Mazower knows of only one photo of the two brothers together in Poland from the mid-1930’s.
He said that Melach had seven children. His wife, Shifra, and their four daughters were all killed in Auschwitz. But one of Melach’s other sons, Paul Asch, did survive the Holocaust, settled in Boston, and was in touch with Mazower. Paul Asch had came to America in January, 1948, and told Mazower that it was Sholem who had sent him the papers. Paul always seemed proud of his uncle and didn‘t seem to bear any grudge against him.
Sholem Asch was already financially supporting several relatives, including his own three adult children, and had supported Mazower’s own mother after she was evacuated to the United States in 1940 and lived with her grandparents. As a result of the war, Asch had also lost his main sources of income in Poland and Germany.

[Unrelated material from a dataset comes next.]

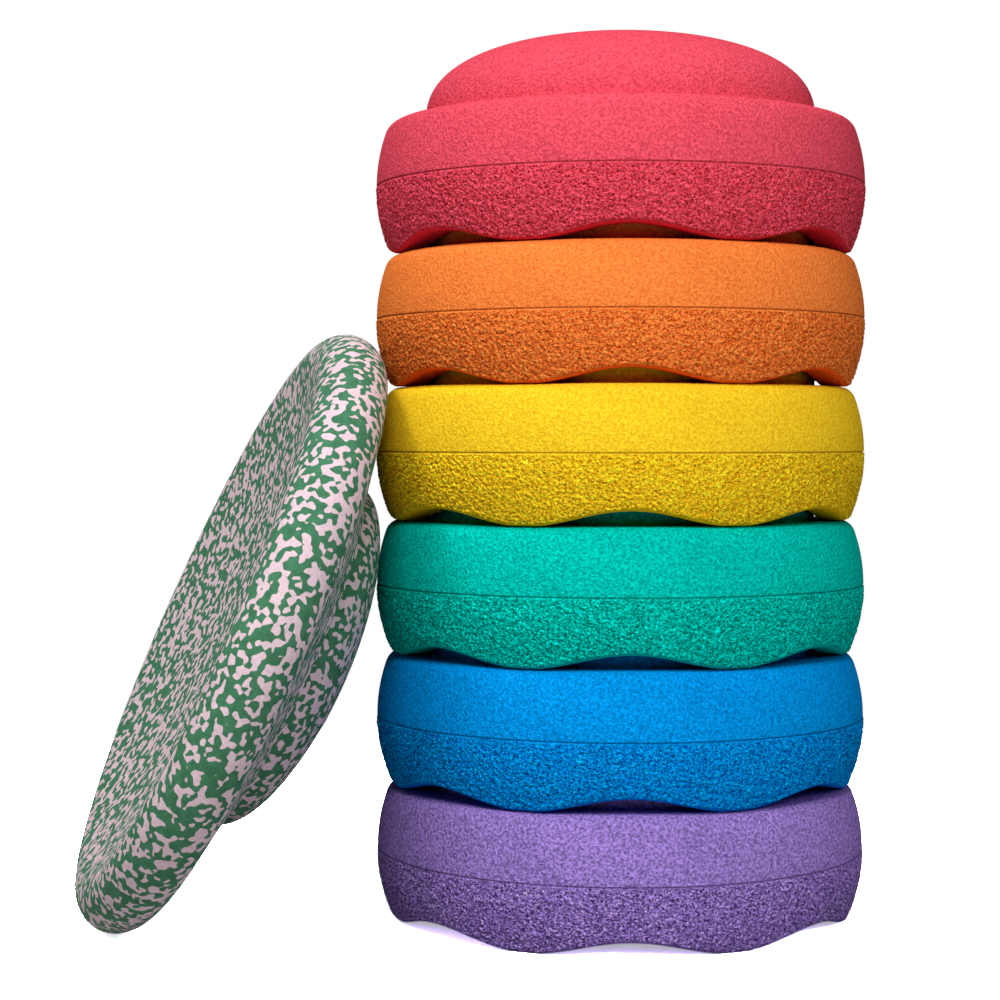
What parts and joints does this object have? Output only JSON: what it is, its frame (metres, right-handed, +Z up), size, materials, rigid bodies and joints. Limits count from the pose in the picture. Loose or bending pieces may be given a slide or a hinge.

“To top it off, Sholem and Mathilda really weren‘t in the best of health,“ Mazower said. A campaign mounted by his former boss, Forverts editor Abe Cahan, against Asch for allegedly trying to convert the Jews to Christianity, didn’t help either, Mazower added.
In short, a letter that seems scandalous at first glance, needs to be seen through a historical lens. One could argue that had American society in general, or the American government in particular, done more to assist the European refugees, the entire burden wouldn‘t have lain on the shoulders of their aging relatives in America.
And yet, one wonders whether this in itself should excuse Mr. and Mrs. Asch from turning away their young relatives immigrating to America to rebuild their lives out of the ashes.